» Excerpted data:
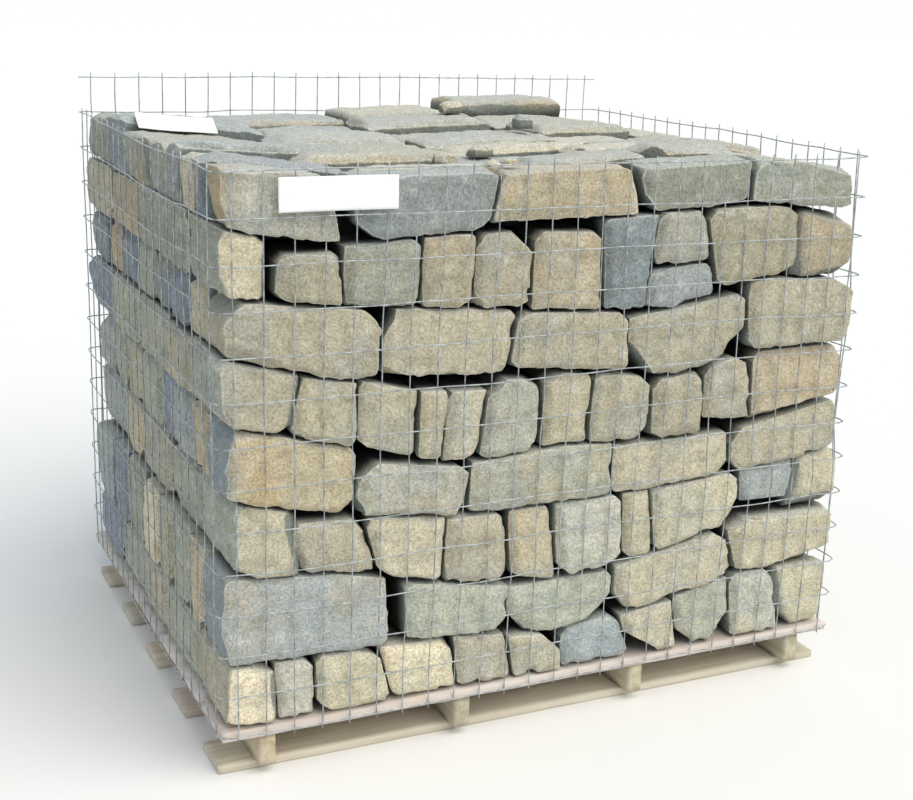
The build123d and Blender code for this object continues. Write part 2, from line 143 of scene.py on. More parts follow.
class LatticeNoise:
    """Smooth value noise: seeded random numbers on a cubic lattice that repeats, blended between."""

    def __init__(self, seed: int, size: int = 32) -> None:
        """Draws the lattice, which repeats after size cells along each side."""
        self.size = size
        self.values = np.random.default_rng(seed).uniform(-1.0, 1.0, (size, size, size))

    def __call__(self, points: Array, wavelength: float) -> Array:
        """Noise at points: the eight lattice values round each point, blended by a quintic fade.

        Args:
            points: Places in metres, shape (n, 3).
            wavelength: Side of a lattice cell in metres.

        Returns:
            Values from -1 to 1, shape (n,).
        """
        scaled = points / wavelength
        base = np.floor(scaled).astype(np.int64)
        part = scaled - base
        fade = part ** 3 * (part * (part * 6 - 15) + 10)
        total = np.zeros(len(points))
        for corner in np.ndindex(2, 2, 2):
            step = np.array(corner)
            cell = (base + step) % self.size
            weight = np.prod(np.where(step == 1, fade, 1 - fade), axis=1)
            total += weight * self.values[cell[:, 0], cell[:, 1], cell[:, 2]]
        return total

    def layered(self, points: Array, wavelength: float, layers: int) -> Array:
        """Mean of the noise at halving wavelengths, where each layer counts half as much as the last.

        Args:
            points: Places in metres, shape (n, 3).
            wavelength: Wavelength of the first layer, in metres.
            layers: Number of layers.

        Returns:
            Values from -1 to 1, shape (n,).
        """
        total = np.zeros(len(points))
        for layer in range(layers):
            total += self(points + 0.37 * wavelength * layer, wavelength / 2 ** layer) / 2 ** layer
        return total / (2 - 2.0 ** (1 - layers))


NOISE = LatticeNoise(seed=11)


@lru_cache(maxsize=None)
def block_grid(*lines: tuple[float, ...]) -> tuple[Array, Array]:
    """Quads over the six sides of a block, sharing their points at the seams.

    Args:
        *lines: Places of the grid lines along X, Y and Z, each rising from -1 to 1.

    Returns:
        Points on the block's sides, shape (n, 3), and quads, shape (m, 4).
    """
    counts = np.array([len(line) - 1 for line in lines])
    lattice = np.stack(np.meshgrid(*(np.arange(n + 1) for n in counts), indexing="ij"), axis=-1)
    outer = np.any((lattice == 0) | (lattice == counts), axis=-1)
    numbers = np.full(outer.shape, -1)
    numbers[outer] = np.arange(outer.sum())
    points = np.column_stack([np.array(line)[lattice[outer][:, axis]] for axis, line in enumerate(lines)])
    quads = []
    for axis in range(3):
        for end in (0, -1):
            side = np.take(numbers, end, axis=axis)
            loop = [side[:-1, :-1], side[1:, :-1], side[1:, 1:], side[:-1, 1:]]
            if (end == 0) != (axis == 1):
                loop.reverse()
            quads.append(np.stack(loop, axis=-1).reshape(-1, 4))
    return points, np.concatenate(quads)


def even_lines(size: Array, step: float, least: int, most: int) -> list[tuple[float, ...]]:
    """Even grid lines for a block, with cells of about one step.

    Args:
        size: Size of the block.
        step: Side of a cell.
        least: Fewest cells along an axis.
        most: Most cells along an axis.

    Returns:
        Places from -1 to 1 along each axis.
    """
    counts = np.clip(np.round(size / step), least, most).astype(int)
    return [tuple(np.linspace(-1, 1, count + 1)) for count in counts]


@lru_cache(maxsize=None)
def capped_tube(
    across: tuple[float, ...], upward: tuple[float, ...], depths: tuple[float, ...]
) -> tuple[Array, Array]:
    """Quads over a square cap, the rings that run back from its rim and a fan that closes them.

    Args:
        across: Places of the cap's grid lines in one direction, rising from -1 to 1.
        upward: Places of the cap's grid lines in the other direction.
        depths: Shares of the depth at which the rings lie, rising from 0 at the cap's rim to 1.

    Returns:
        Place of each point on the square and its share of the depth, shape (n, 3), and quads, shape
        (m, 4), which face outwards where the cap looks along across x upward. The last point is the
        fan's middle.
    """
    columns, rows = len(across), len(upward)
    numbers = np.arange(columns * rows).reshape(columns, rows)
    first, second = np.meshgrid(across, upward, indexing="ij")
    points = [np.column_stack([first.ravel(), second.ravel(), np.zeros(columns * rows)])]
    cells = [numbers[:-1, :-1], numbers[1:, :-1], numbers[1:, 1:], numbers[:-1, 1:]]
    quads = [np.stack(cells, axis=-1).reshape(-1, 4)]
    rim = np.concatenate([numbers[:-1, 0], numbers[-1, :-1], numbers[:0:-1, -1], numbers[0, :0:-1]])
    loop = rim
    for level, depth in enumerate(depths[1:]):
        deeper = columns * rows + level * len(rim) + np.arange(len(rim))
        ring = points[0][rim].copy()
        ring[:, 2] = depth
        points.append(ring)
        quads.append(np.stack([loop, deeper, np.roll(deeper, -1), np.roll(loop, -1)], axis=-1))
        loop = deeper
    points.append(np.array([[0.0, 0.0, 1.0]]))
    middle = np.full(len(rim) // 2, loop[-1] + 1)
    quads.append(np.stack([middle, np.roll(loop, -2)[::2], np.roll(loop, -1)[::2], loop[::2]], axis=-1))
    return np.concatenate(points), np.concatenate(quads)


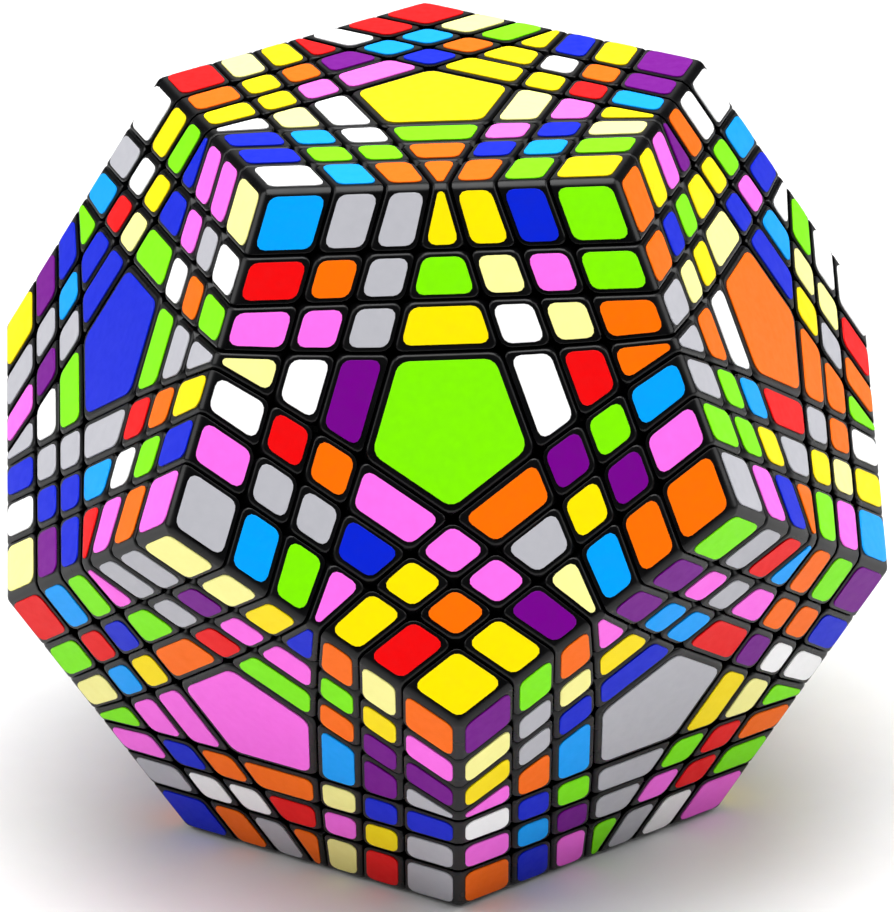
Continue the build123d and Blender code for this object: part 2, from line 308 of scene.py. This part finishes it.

» Given instruction: Extract every record and return it verbatim.

» Written answer:
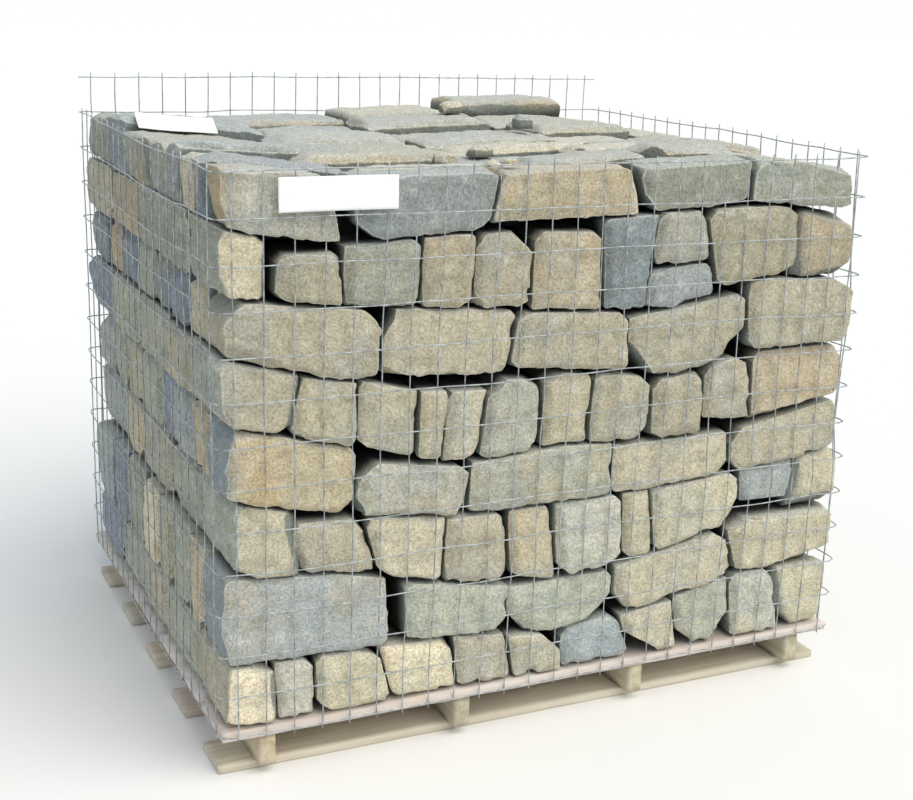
The build123d and Blender code for this object continues. Write part 2, from line 143 of scene.py on. More parts follow.
class LatticeNoise:
    """Smooth value noise: seeded random numbers on a cubic lattice that repeats, blended between."""

    def __init__(self, seed: int, size: int = 32) -> None:
        """Draws the lattice, which repeats after size cells along each side."""
        self.size = size
        self.values = np.random.default_rng(seed).uniform(-1.0, 1.0, (size, size, size))

    def __call__(self, points: Array, wavelength: float) -> Array:
        """Noise at points: the eight lattice values round each point, blended by a quintic fade.

        Args:
            points: Places in metres, shape (n, 3).
            wavelength: Side of a lattice cell in metres.

        Returns:
            Values from -1 to 1, shape (n,).
        """
        scaled = points / wavelength
        base = np.floor(scaled).astype(np.int64)
        part = scaled - base
        fade = part ** 3 * (part * (part * 6 - 15) + 10)
        total = np.zeros(len(points))
        for corner in np.ndindex(2, 2, 2):
            step = np.array(corner)
            cell = (base + step) % self.size
            weight = np.prod(np.where(step == 1, fade, 1 - fade), axis=1)
            total += weight * self.values[cell[:, 0], cell[:, 1], cell[:, 2]]
        return total

    def layered(self, points: Array, wavelength: float, layers: int) -> Array:
        """Mean of the noise at halving wavelengths, where each layer counts half as much as the last.

        Args:
            points: Places in metres, shape (n, 3).
            wavelength: Wavelength of the first layer, in metres.
            layers: Number of layers.

        Returns:
            Values from -1 to 1, shape (n,).
        """
        total = np.zeros(len(points))
        for layer in range(layers):
            total += self(points + 0.37 * wavelength * layer, wavelength / 2 ** layer) / 2 ** layer
        return total / (2 - 2.0 ** (1 - layers))


NOISE = LatticeNoise(seed=11)


@lru_cache(maxsize=None)
def block_grid(*lines: tuple[float, ...]) -> tuple[Array, Array]:
    """Quads over the six sides of a block, sharing their points at the seams.

    Args:
        *lines: Places of the grid lines along X, Y and Z, each rising from -1 to 1.

    Returns:
        Points on the block's sides, shape (n, 3), and quads, shape (m, 4).
    """
    counts = np.array([len(line) - 1 for line in lines])
    lattice = np.stack(np.meshgrid(*(np.arange(n + 1) for n in counts), indexing="ij"), axis=-1)
    outer = np.any((lattice == 0) | (lattice == counts), axis=-1)
    numbers = np.full(outer.shape, -1)
    numbers[outer] = np.arange(outer.sum())
    points = np.column_stack([np.array(line)[lattice[outer][:, axis]] for axis, line in enumerate(lines)])
    quads = []
    for axis in range(3):
        for end in (0, -1):
            side = np.take(numbers, end, axis=axis)
            loop = [side[:-1, :-1], side[1:, :-1], side[1:, 1:], side[:-1, 1:]]
            if (end == 0) != (axis == 1):
                loop.reverse()
            quads.append(np.stack(loop, axis=-1).reshape(-1, 4))
    return points, np.concatenate(quads)


def even_lines(size: Array, step: float, least: int, most: int) -> list[tuple[float, ...]]:
    """Even grid lines for a block, with cells of about one step.

    Args:
        size: Size of the block.
        step: Side of a cell.
        least: Fewest cells along an axis.
        most: Most cells along an axis.

    Returns:
        Places from -1 to 1 along each axis.
    """
    counts = np.clip(np.round(size / step), least, most).astype(int)
    return [tuple(np.linspace(-1, 1, count + 1)) for count in counts]


@lru_cache(maxsize=None)
def capped_tube(
    across: tuple[float, ...], upward: tuple[float, ...], depths: tuple[float, ...]
) -> tuple[Array, Array]:
    """Quads over a square cap, the rings that run back from its rim and a fan that closes them.

    Args:
        across: Places of the cap's grid lines in one direction, rising from -1 to 1.
        upward: Places of the cap's grid lines in the other direction.
        depths: Shares of the depth at which the rings lie, rising from 0 at the cap's rim to 1.

    Returns:
        Place of each point on the square and its share of the depth, shape (n, 3), and quads, shape
        (m, 4), which face outwards where the cap looks along across x upward. The last point is the
        fan's middle.
    """
    columns, rows = len(across), len(upward)
    numbers = np.arange(columns * rows).reshape(columns, rows)
    first, second = np.meshgrid(across, upward, indexing="ij")
    points = [np.column_stack([first.ravel(), second.ravel(), np.zeros(columns * rows)])]
    cells = [numbers[:-1, :-1], numbers[1:, :-1], numbers[1:, 1:], numbers[:-1, 1:]]
    quads = [np.stack(cells, axis=-1).reshape(-1, 4)]
    rim = np.concatenate([numbers[:-1, 0], numbers[-1, :-1], numbers[:0:-1, -1], numbers[0, :0:-1]])
    loop = rim
    for level, depth in enumerate(depths[1:]):
        deeper = columns * rows + level * len(rim) + np.arange(len(rim))
        ring = points[0][rim].copy()
        ring[:, 2] = depth
        points.append(ring)
        quads.append(np.stack([loop, deeper, np.roll(deeper, -1), np.roll(loop, -1)], axis=-1))
        loop = deeper
    points.append(np.array([[0.0, 0.0, 1.0]]))
    middle = np.full(len(rim) // 2, loop[-1] + 1)
    quads.append(np.stack([middle, np.roll(loop, -2)[::2], np.roll(loop, -1)[::2], loop[::2]], axis=-1))
    return np.concatenate(points), np.concatenate(quads)


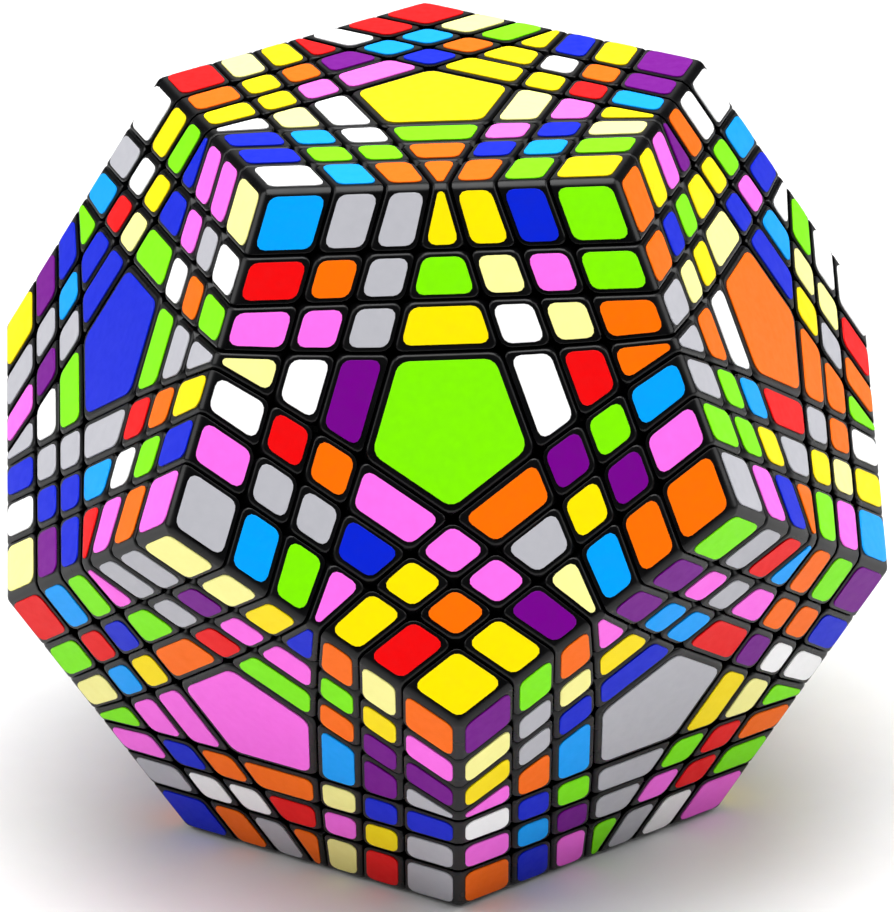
Continue the build123d and Blender code for this object: part 2, from line 308 of scene.py. This part finishes it.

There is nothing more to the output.